The mass of the car is 800 kg and the mass of the trailer is 600 kg .
The trailer is attached to the car by a towbar which is parallel to the road and parallel to the direction of motion of the car and the trailer.
The towbar is modelled as a light rod.
The resistance to the motion of the car is modelled as a constant force of magnitude 400 N .
The resistance to the motion of the trailer is modelled as a constant force of magnitude R newtons.
The engine of the car is producing a constant driving force that is horizontal and of magnitude 1740 N.

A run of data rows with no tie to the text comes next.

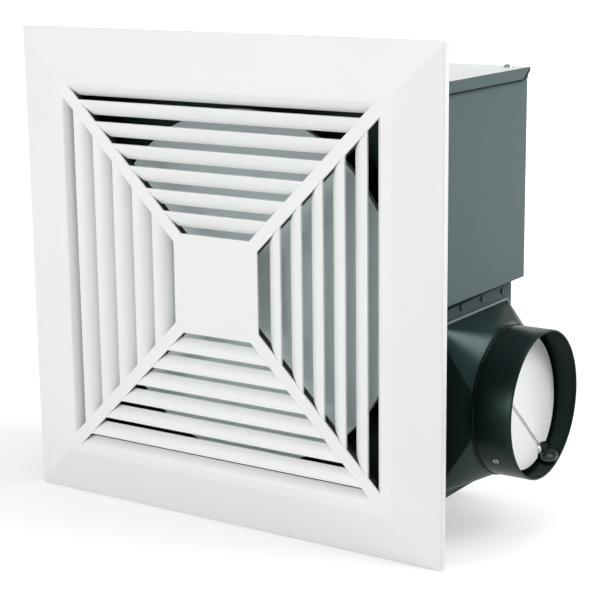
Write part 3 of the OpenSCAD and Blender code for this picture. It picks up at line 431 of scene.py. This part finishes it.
# Duct adapter
class AdapterForm:
    """The adapter's sizes in metres, its shares and its angles; its CAD node and mount place it."""
    low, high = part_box("duct_adapter")
    flange_t = 0.0012
    wall = 0.0012
    flange_corner = 0.006
    mouth_w = 0.100
    mouth_h = 0.1114
    mouth_y = 0.084
    mouth_corner = 0.0035
    least_corner = 0.0008
    collar_len = 0.0275
    bead = 0.0008
    bead_w = 0.0012
    bead_foot = 0.5
    bead_lean = 0.1
    fold = 0.0022
    fold_reach = 0.8
    soft = 0.0003
    flat_half = math.radians(17)
    flat_share = 0.8
    slope_end = 0.985
    sharp = math.radians(42)


# Lines down each corner and each flat side of the adapter, and rings along each of its stretches
CORNER_STEPS = 14
FLAT_STEPS = 6
FOLD_STEPS = 5
SLOPE_STEPS = 12
COLLAR_STEPS = 6
RIM_STEPS = 6
BORE_STEPS = 5
THROAT_STEPS = 5
# Bands between rings, counted from the flange's back, that carry the flange's lighter copy of the paint (painted
# light) and the fold's painted highlight
FLANGE_LIT_BANDS = (0, 3)
FOLD_HIGHLIGHT_BANDS = (4, 6)
# The creases between the sides and the corners start this many rings before the slope
CREASE_LEAD = 3


def stations():
    """Angle on the collar, side (0 to 3) and edge share of each line that runs down the adapter."""
    out = []
    flat = AdapterForm.flat_half
    corner = math.pi / 2 - 2 * flat
    for side in range(4):
        middle = side * math.pi / 2
        for i in range(FLAT_STEPS + 1):
            out.append((middle - flat + 2 * flat * i / FLAT_STEPS, side, i / FLAT_STEPS))
        for i in range(1, CORNER_STEPS):
            out.append((middle + flat + corner * i / CORNER_STEPS, side, 1 + i / CORNER_STEPS))
    return out


def rectangle_point(half, corner, side, share):
    """Point of a rounded rectangle; share 0 to 1 runs along the side and 1 to 2 round its corner."""
    reach = (half[0], half[1]) if side % 2 == 0 else (half[1], half[0])
    if share <= 1:
        local = Vector((reach[0], (2 * share - 1) * (reach[1] - corner)))
    else:
        turn = (share - 1) * math.pi / 2
        local = Vector((reach[0] - corner, reach[1] - corner)) + corner * direction(turn)
    turn = side * math.pi / 2
    return Vector((local.x * math.cos(turn) - local.y * math.sin(turn),
                   local.x * math.sin(turn) + local.y * math.cos(turn)))


def rectangle_normal(side, share):
    return direction(side * math.pi / 2 + (0 if share <= 1 else (share - 1) * math.pi / 2))


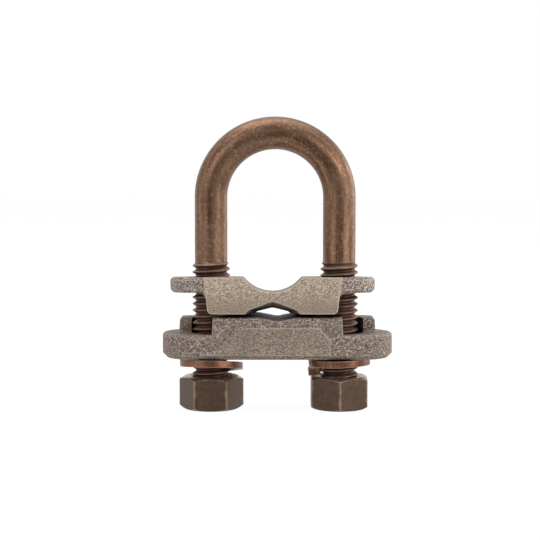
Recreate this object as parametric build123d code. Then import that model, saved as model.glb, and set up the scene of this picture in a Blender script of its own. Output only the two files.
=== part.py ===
from build123d import *
from math import radians, tan
import os

# Earth rod clamp: a bronze U-bolt with a loose saddle and a base casting, drawn up by two nuts.
# Millimetres, +Z up. The origin lies midway between the base's leg holes, at the height of the
# surface that the nuts stand on. The ground rod lies along Y, under the bend of the U-bolt.

# U-bolt: a 3/8-16 thread rolled on a thinner rod. The solid has the thread's outer cylinder.
THREAD_DIA = 9.4
SHANK_DIA = 8.1
LEG_SPACING = 31.9
LEG_LENGTH = 51.85
THREAD_LENGTH = 35.8
THREAD_RUNOUT = 0.9
LEG_END_CHAMFER = 0.8
LEG_RECESS = 0.8

# Nuts
NUT_ACROSS_FLATS = 13.9
NUT_HEIGHT = 8.1
NUT_CHAMFER_DIA = 13.3
NUT_CHAMFER_ANGLE = 30
NUT_MOUTH_DIA = 10.2
THREAD_CLEARANCE = 0.05

# Split lock washers
WASHER_BORE = 9.8
WASHER_WIDTH = 2.95
WASHER_THICKNESS = 1.65
WASHER_RISE = 2.68
WASHER_GAP_ANGLE = 6
WASHER_SEAT_CLEARANCE = 0.1
LEFT_SPLIT_ANGLE = 60
LEFT_LEAN_X = -7.9
LEFT_LEAN_Y = -2.3
RIGHT_SPLIT_ANGLE = 190
RIGHT_LEAN_X = 0.4
RIGHT_LEAN_Y = -5.1

# Holes in both castings
LEG_HOLE_DIA = 11.0
UBOLT_PLAY_SHARE = 0.7
SADDLE_PLAY_SHARE = 0.8

# Base casting
BASE_END_MARGIN = 12.7
WASHER_SEAT_MARGIN = 0.15
PLATE_THICKNESS = 6.15
PLATE_DRAFT = 1.0
PLATE_EDGE_BREAK = 1.1
PLATE_RIM_BREAK = 0.4
BLOCK_LENGTH = 32.1
BLOCK_RISE = 4.3
BLOCK_EDGE_RADIUS = 1.2
WALL_END_MARGIN = 8.75
WALL_RISE = 3.45
WALL_EDGE_BREAK = 0.4
RISE_DRAFT = 3.0
CRADLE_WIDTH = 9.6
CRADLE_DEPTH = 1.0
CRADLE_BOTTOM_RADIUS = 3.0
GATE_PAD_THICKNESS = 0.2
GATE_PAD_HEIGHT = 7.9
GATE_PAD_LENGTH = 26.0
GATE_PAD_CORNER = 3.0

# Saddle casting
SADDLE_END_MARGIN = 9.65
SADDLE_DEPTH = 15.2
SADDLE_HEIGHT = 9.0
SADDLE_BLOCK_TOP = 33.8
SADDLE_BLOCK_FOOT = 31.8
EAR_THICKNESS = 3.8
EAR_SETBACK = 0.25
EAR_DRAFT = 3.0
EAR_EDGE_BREAK = 0.7
EAR_FOOT_RADIUS = 2.0
SADDLE_FOOT_RADIUS = 1.2
SADDLE_LEAN = 3.0
SADDLE_SEAT_CLEARANCE = 0.05
ROD_SEAT_RADIUS = 9.2
ROD_SEAT_DEPTH = 3.65
ROD_SEAT_SHOULDER = 1.2
GROOVE_WIDTH = 14.1
GROOVE_HEIGHT = 3.4
GROOVE_LIP_WIDTH = 0.9
GROOVE_LIP_HEIGHT = 1.05
GROOVE_CROWN_RADIUS = 3.0
GROOVE_WAIST_NARROWING = 0.62
GROOVE_WAIST_LOWERING = 0.41
GROOVE_MOUTH_OVERRUN = 0.6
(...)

The acceleration of the car is \(0.6 \mathrm {~ms} ^ { - 2 }\) and the tension in the towbar is T newtons.
Using the model,
- show that \(\mathrm { R } = 500\)
- find the value of T .
At the instant when the speed of the car and the trailer is \(12.5 \mathrm {~m} \mathrm {~s} ^ { - 1 }\), the towbar breaks.
The trailer moves a further distance d metres before coming to rest.
The resistance to the motion of the trailer is modelled as a constant force of magnitude 500 N.
Using the model, - show that, after the towbar breaks, the deceleration of the trailer is \(\frac { 5 } { 6 } \mathrm {~ms} ^ { - 2 }\)
- find the value of d.
In reality, the distance d metres is likely to be different from the answer found in part (d).
- Give two different reasons why this is the case.